- **Supplied material**:
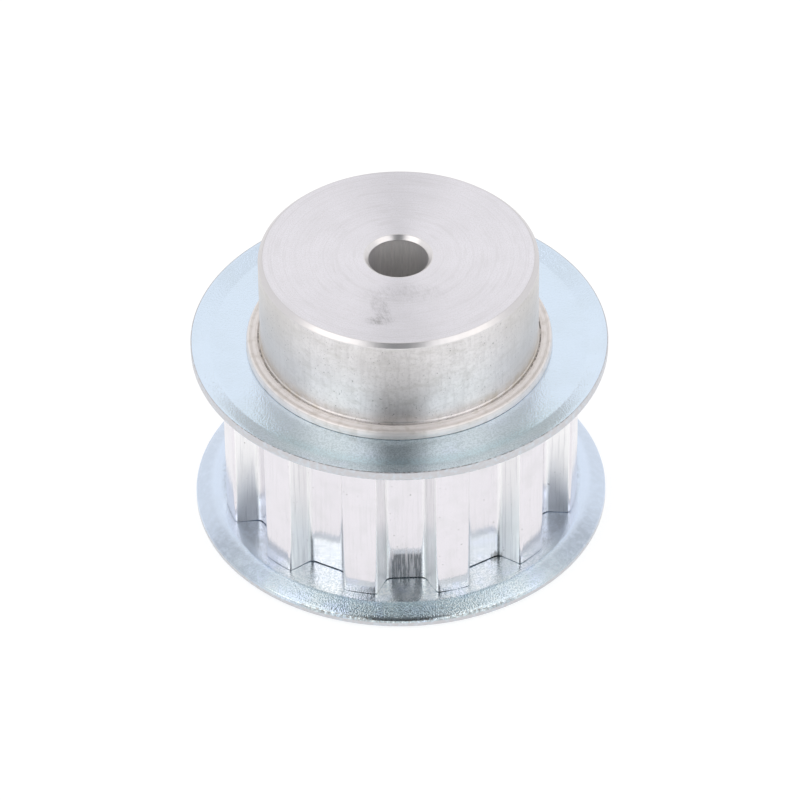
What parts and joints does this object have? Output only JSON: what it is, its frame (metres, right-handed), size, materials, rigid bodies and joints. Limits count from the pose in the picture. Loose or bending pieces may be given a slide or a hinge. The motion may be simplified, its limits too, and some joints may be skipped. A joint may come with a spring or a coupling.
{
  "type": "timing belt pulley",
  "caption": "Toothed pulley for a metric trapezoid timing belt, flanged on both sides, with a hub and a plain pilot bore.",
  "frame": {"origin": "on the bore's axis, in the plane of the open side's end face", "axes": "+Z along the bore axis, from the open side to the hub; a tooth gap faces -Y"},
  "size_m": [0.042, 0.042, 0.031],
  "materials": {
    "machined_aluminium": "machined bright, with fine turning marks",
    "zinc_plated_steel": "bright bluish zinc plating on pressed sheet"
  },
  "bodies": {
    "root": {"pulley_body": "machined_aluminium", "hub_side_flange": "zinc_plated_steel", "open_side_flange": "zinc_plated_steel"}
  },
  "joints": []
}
...
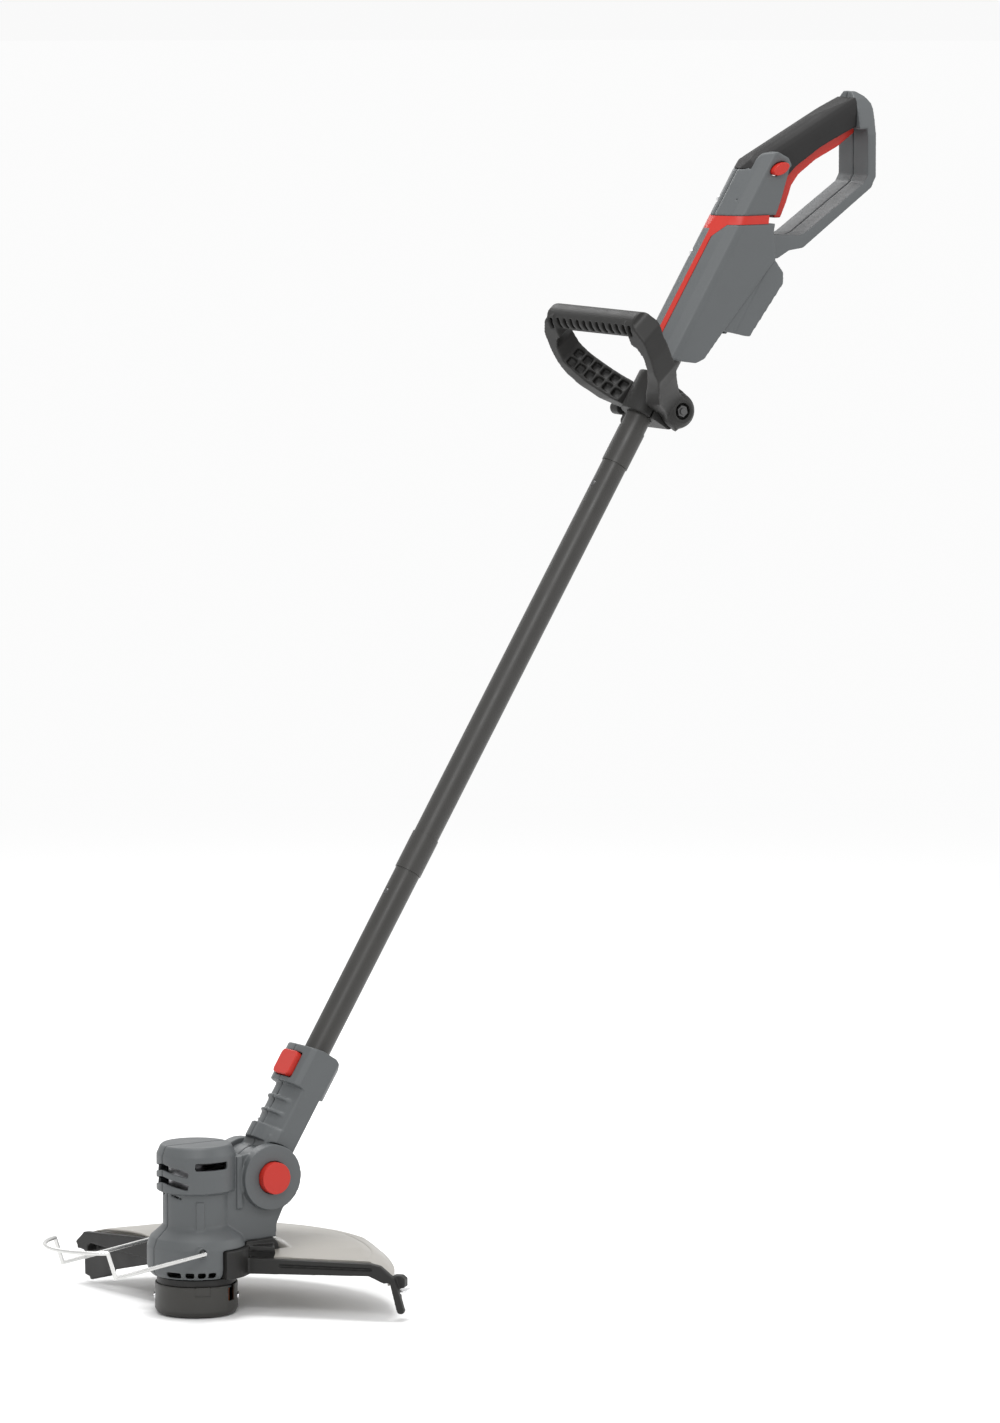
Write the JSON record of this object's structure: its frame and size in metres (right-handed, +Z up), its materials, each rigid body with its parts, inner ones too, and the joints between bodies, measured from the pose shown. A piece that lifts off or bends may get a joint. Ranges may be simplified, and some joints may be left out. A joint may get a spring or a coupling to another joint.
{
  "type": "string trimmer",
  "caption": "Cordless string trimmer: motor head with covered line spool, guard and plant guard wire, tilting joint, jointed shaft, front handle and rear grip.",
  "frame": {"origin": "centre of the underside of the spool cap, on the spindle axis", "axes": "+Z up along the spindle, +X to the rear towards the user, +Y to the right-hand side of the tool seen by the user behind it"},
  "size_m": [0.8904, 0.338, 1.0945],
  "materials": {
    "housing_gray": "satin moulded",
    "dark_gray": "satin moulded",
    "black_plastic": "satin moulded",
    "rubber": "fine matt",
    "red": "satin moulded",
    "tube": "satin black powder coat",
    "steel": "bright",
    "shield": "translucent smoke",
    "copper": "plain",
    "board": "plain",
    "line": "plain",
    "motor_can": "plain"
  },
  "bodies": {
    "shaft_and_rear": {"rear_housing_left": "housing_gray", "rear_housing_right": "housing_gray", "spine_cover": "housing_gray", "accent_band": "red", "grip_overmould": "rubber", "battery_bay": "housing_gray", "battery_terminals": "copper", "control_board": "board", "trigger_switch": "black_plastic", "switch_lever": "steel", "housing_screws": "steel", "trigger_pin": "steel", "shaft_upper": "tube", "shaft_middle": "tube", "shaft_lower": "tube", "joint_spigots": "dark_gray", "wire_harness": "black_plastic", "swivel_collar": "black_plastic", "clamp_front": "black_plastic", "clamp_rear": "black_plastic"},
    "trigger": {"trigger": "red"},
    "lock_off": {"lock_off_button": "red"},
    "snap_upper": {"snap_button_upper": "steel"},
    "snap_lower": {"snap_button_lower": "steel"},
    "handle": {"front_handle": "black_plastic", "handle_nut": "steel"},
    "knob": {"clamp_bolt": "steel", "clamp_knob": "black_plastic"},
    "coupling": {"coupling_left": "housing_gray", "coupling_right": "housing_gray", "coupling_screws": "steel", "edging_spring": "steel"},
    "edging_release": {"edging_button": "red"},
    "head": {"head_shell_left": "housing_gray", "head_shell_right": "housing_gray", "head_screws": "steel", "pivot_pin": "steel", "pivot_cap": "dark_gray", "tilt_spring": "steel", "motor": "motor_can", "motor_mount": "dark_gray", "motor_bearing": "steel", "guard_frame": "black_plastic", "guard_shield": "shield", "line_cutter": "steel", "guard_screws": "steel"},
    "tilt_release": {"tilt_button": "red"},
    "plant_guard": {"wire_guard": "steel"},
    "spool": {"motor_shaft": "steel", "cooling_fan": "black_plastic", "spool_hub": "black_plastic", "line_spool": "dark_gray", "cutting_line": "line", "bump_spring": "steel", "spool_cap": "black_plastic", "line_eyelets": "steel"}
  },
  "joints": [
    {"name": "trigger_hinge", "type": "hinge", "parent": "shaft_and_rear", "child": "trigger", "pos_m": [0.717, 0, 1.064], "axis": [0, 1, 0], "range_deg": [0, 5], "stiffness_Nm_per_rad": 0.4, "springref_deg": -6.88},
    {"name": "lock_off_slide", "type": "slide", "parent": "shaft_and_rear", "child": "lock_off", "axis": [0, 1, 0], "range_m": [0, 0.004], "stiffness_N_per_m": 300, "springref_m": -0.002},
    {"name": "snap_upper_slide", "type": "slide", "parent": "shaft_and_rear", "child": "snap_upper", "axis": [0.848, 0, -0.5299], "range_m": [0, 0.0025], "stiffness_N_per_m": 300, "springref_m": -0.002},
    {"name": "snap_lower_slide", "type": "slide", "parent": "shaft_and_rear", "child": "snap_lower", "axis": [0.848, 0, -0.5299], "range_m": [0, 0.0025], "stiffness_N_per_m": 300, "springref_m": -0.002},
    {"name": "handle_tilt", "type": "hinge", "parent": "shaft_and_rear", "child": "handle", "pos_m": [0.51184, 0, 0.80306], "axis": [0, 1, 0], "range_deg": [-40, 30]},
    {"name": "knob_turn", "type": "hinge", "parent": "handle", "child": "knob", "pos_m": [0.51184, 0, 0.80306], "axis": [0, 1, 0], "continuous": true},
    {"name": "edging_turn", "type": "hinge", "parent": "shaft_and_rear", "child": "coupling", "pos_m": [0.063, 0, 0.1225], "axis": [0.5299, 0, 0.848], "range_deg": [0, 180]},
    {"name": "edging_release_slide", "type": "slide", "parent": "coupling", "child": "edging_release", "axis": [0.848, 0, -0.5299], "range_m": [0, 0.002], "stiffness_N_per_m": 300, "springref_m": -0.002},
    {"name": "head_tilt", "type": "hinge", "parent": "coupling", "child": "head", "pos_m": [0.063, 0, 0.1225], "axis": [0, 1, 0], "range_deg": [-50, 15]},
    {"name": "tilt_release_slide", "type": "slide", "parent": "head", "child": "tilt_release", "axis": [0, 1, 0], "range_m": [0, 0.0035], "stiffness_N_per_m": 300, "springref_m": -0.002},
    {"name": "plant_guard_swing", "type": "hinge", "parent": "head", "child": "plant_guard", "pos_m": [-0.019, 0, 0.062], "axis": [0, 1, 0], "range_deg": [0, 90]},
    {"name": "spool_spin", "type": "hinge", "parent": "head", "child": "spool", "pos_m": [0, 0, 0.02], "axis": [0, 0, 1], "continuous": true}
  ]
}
---
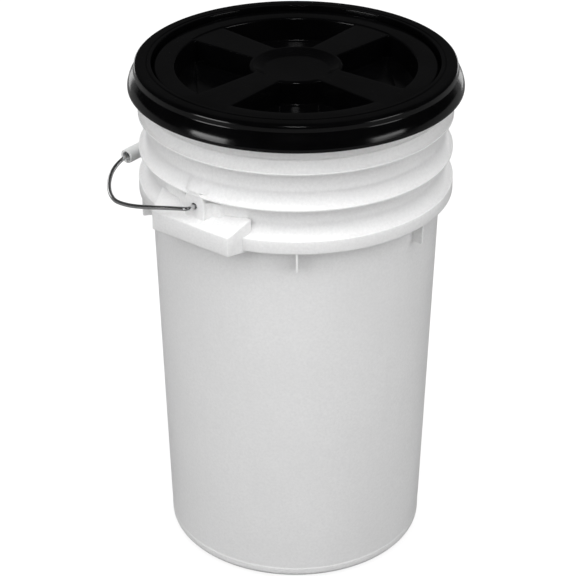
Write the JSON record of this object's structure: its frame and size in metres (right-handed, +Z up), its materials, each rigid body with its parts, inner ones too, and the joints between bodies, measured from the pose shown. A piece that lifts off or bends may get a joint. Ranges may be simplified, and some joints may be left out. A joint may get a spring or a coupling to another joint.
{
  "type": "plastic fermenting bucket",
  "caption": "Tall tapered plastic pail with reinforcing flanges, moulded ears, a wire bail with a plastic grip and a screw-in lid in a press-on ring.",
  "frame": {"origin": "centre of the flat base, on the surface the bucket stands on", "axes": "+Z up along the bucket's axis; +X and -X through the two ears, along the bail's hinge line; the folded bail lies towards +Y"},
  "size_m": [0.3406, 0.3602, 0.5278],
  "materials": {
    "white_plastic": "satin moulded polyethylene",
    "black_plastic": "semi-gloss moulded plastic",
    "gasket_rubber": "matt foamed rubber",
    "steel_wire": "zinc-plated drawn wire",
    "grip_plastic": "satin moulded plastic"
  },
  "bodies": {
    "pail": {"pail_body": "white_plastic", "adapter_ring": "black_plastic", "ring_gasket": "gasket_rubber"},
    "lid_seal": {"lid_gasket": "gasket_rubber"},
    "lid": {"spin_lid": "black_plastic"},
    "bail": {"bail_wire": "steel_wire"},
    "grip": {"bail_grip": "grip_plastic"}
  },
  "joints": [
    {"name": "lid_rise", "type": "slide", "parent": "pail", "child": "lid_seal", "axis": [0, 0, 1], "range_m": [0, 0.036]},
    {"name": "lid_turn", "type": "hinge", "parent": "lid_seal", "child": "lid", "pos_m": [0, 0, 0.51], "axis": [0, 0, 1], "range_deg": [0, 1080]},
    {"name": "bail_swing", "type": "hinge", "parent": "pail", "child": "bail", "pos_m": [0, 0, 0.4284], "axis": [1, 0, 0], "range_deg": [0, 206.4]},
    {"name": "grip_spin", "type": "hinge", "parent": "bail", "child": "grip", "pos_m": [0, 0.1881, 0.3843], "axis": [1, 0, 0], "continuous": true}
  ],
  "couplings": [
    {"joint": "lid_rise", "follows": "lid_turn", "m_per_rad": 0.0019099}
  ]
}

- **Task instructions**:
Every line in the data above that contains "from" needs to be copied.

- **Full answer**:
What parts and joints does this object have? Output only JSON: what it is, its frame (metres, right-handed), size, materials, rigid bodies and joints. Limits count from the pose in the picture. Loose or bending pieces may be given a slide or a hinge. The motion may be simplified, its limits too, and some joints may be skipped. A joint may come with a spring or a coupling.
  "frame": {"origin": "on the bore's axis, in the plane of the open side's end face", "axes": "+Z along the bore axis, from the open side to the hub; a tooth gap faces -Y"},
Write the JSON record of this object's structure: its frame and size in metres (right-handed, +Z up), its materials, each rigid body with its parts, inner ones too, and the joints between bodies, measured from the pose shown. A piece that lifts off or bends may get a joint. Ranges may be simplified, and some joints may be left out. A joint may get a spring or a coupling to another joint.
Write the JSON record of this object's structure: its frame and size in metres (right-handed, +Z up), its materials, each rigid body with its parts, inner ones too, and the joints between bodies, measured from the pose shown. A piece that lifts off or bends may get a joint. Ranges may be simplified, and some joints may be left out. A joint may get a spring or a coupling to another joint.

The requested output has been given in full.